--- begin ---
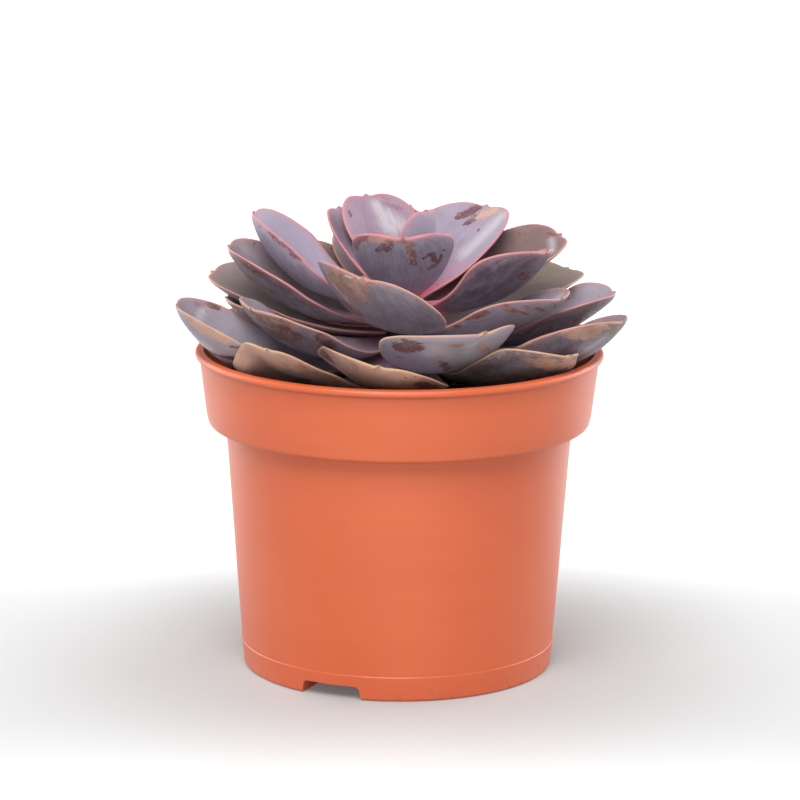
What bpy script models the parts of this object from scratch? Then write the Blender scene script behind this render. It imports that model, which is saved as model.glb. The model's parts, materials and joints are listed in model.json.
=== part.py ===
"""Potted echeveria: a terracotta-coloured plastic nursery pot, its soil and one rosette.

The frame has +Z up. Its origin is on the pot's axis, at the level of the ground under the foot.
Every size below is in millimetres and is turned into metres when a mesh is made.
"""

import collections
import math
import random

import bmesh
import bpy
import numpy as np
from mathutils import Vector
from mathutils.bvhtree import BVHTree

MM = 0.001
GAP = 0.3                      # between pieces that touch
SHARP_ANGLE = 40.0             # edges turning more than this, in degrees, stay crisp

# Pot
POT_TOP = 94.5
LIP_RADIUS = 60.0
LIP_HEIGHT = 2.2
LIP_GROOVE = 0.3               # height of the fine groove under the lip
BAND_TOP_RADIUS = 58.7         # the upright band under the lip
BAND_FOOT_RADIUS = 56.3
BAND_FOOT = 72.6
BAND_EDGE = 1.6                # rounded lower edge of the band
WALL_TOP_RADIUS = 51.0
FOOT_RADIUS = 45.7
WALL = 1.2                     # thickness of the plastic
FILLET = 2.0                   # where the band's foot runs into the wall
EASE = 1.5                     # sloped inside corners
FOOT_EDGE = 0.8
SEGMENTS = 60

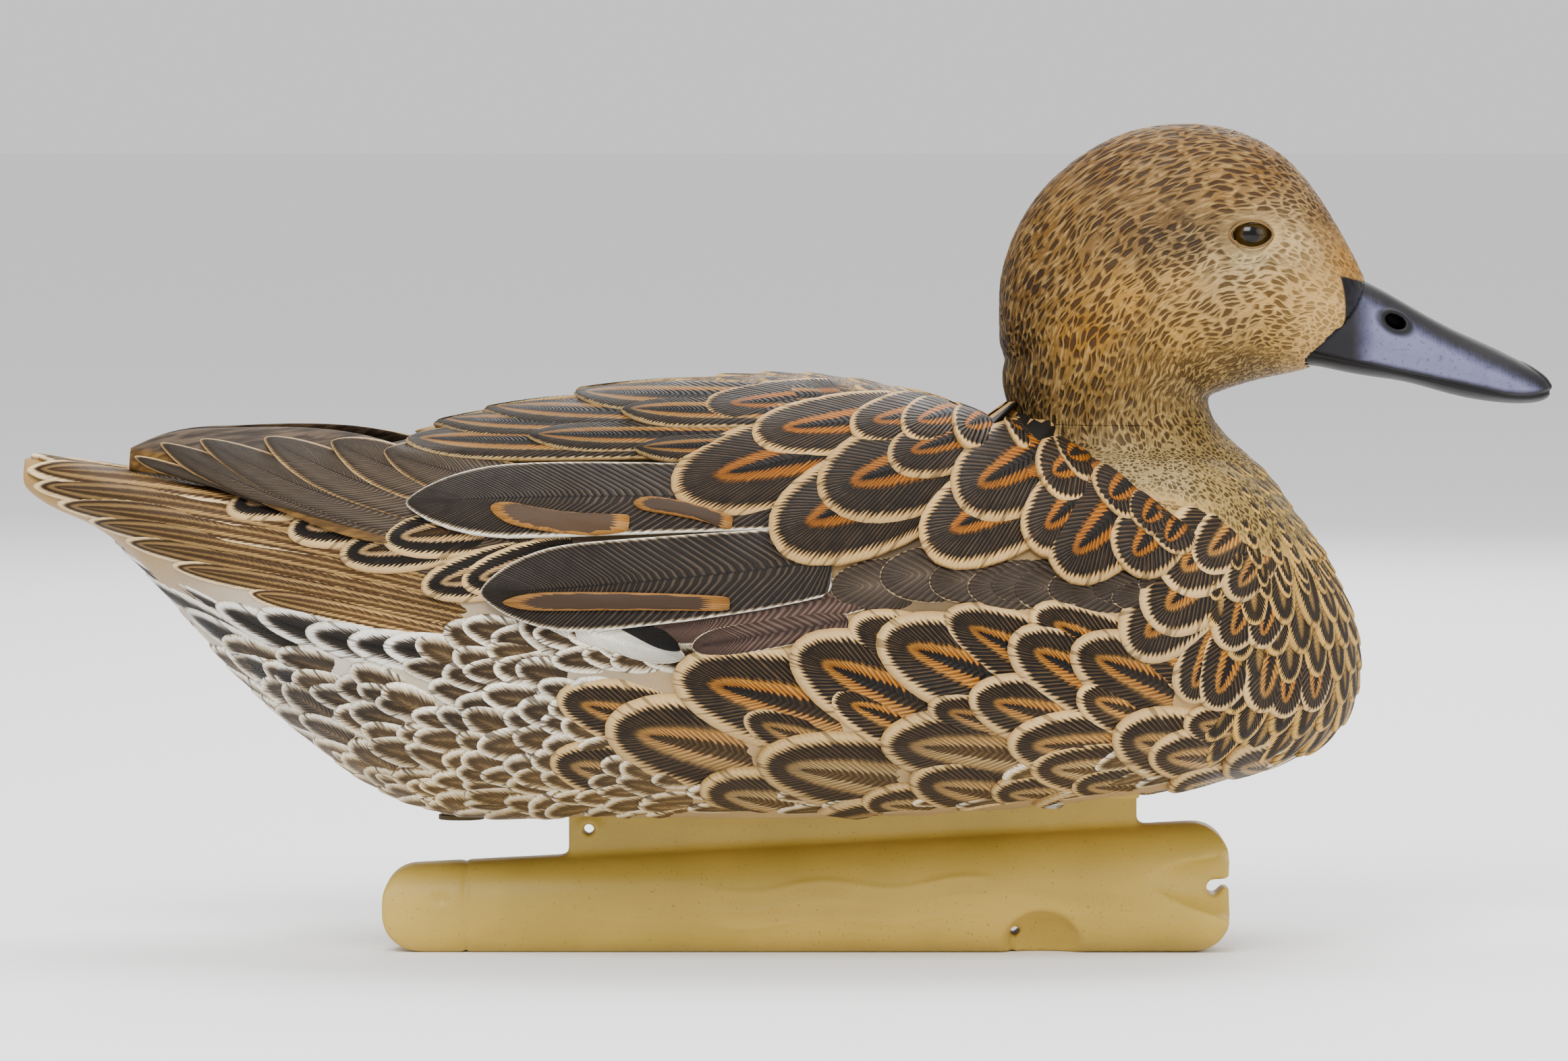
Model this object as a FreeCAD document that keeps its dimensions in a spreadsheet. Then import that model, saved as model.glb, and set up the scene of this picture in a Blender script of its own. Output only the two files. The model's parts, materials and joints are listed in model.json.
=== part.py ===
--- end ---
**Work instructions**: Print the lines above, unchanged, from the start of the records to the line with "and one rosette.", including that final line.

**Full response**:
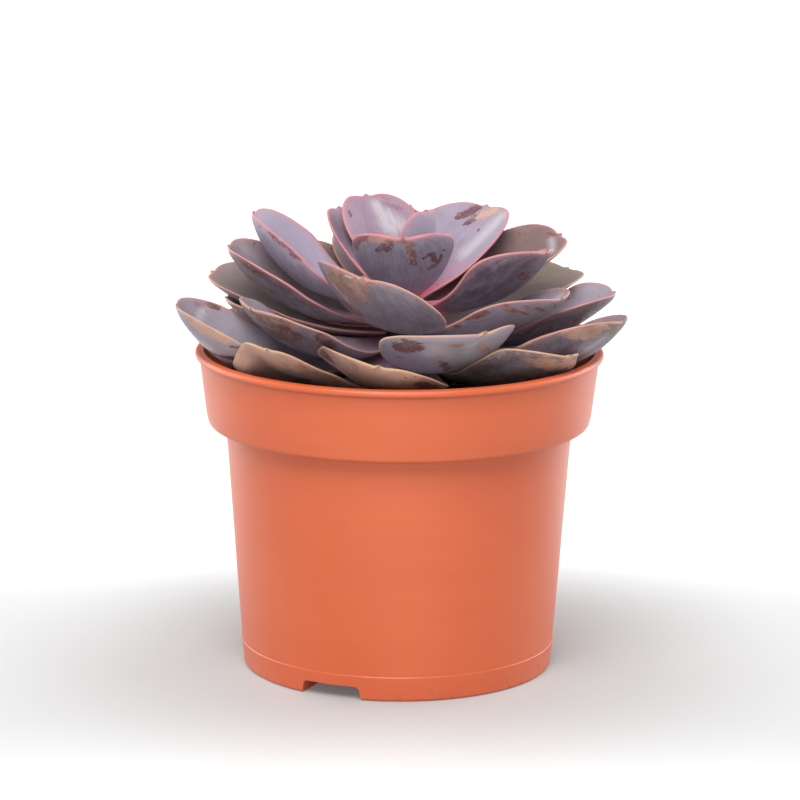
What bpy script models the parts of this object from scratch? Then write the Blender scene script behind this render. It imports that model, which is saved as model.glb. The model's parts, materials and joints are listed in model.json.
=== part.py ===
"""Potted echeveria: a terracotta-coloured plastic nursery pot, its soil and one rosette.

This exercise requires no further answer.